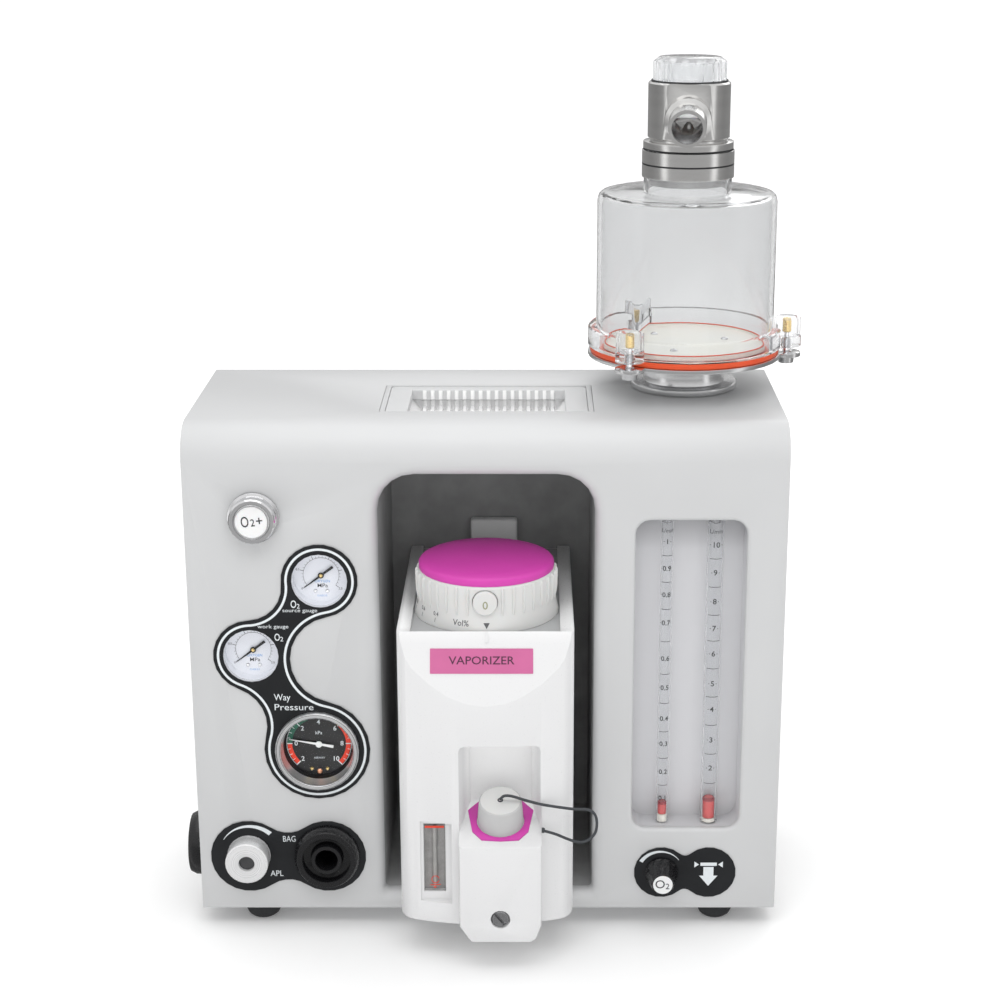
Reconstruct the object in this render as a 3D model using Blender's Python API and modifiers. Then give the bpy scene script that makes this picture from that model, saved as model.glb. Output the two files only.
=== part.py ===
"""Desktop veterinary anesthesia machine, built as separate named sub-parts.

Units are metres and +Z is up. The front panel faces -Y. Every sub-part is placed in the case's own
frame, an empty called case_frame: x from the middle of the case, y back from the front panel and
z up from the underside of the case, which stands on four rubber feet.
"""
import math

import bmesh
import bpy
from mathutils import Matrix, Vector

# Driving dimensions of the case
CASE_WIDTH = 0.420
CASE_DEPTH = 0.175
CASE_HEIGHT = 0.365
BEND_RADIUS = 0.024
SHEET = 0.002
GAP = 0.0003
FOOT_HEIGHT = 0.015
FOOT_X = 0.168
FOOT_INSET = 0.022
HALF_WIDTH = CASE_WIDTH / 2

# Vaporizer bay and the vaporizer in it
BAY_HALF = 0.076
BAY_FLOOR = 0.013
BAY_TOP = 0.330
BAY_RADIUS = 0.026
BAY_DEPTH = 0.150
BAY_FOLD = 0.008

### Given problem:
Give the listing again, word for word.

### Answer to this problem:
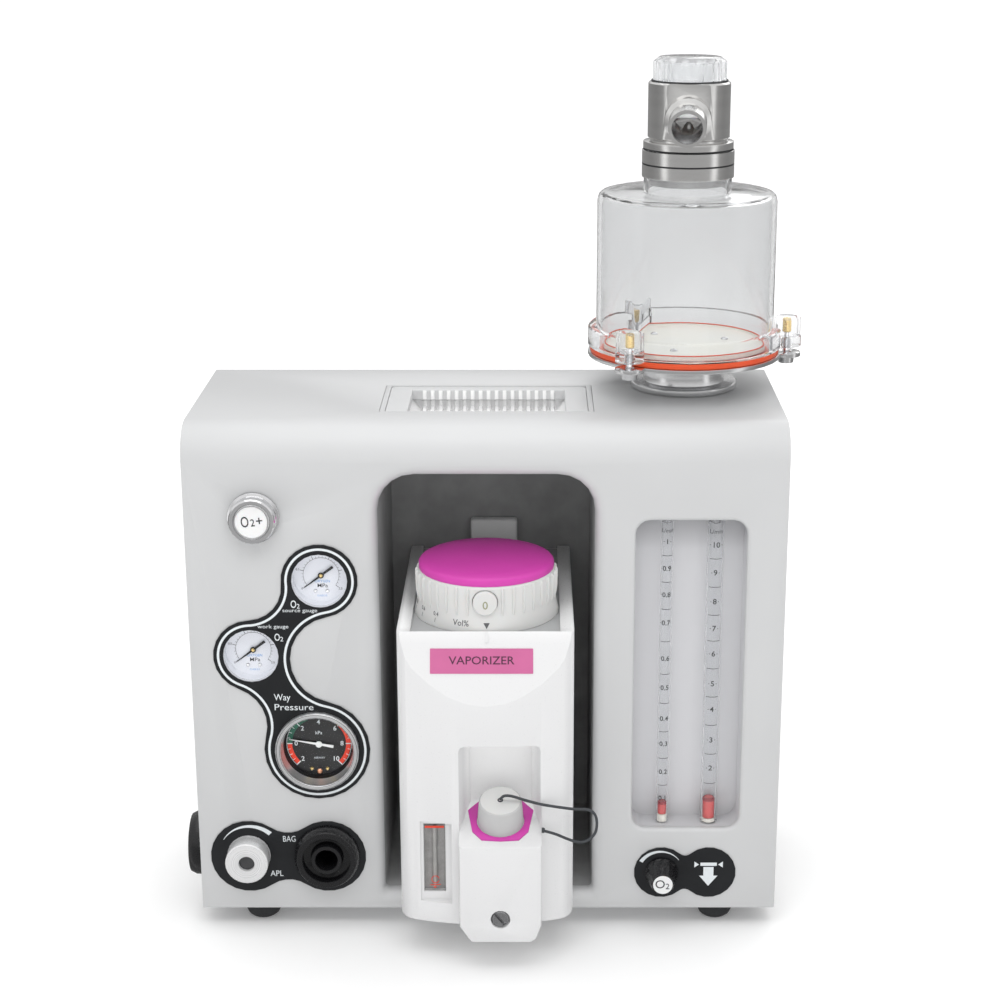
Reconstruct the object in this render as a 3D model using Blender's Python API and modifiers. Then give the bpy scene script that makes this picture from that model, saved as model.glb. Output the two files only.
=== part.py ===
"""Desktop veterinary anesthesia machine, built as separate named sub-parts.

Units are metres and +Z is up. The front panel faces -Y. Every sub-part is placed in the case's own
frame, an empty called case_frame: x from the middle of the case, y back from the front panel and
z up from the underside of the case, which stands on four rubber feet.
"""
import math

import bmesh
import bpy
from mathutils import Matrix, Vector

# Driving dimensions of the case
CASE_WIDTH = 0.420
CASE_DEPTH = 0.175
CASE_HEIGHT = 0.365
BEND_RADIUS = 0.024
SHEET = 0.002
GAP = 0.0003
FOOT_HEIGHT = 0.015
FOOT_X = 0.168
FOOT_INSET = 0.022
HALF_WIDTH = CASE_WIDTH / 2

# Vaporizer bay and the vaporizer in it
BAY_HALF = 0.076
BAY_FLOOR = 0.013
BAY_TOP = 0.330
BAY_RADIUS = 0.026
BAY_DEPTH = 0.150
BAY_FOLD = 0.008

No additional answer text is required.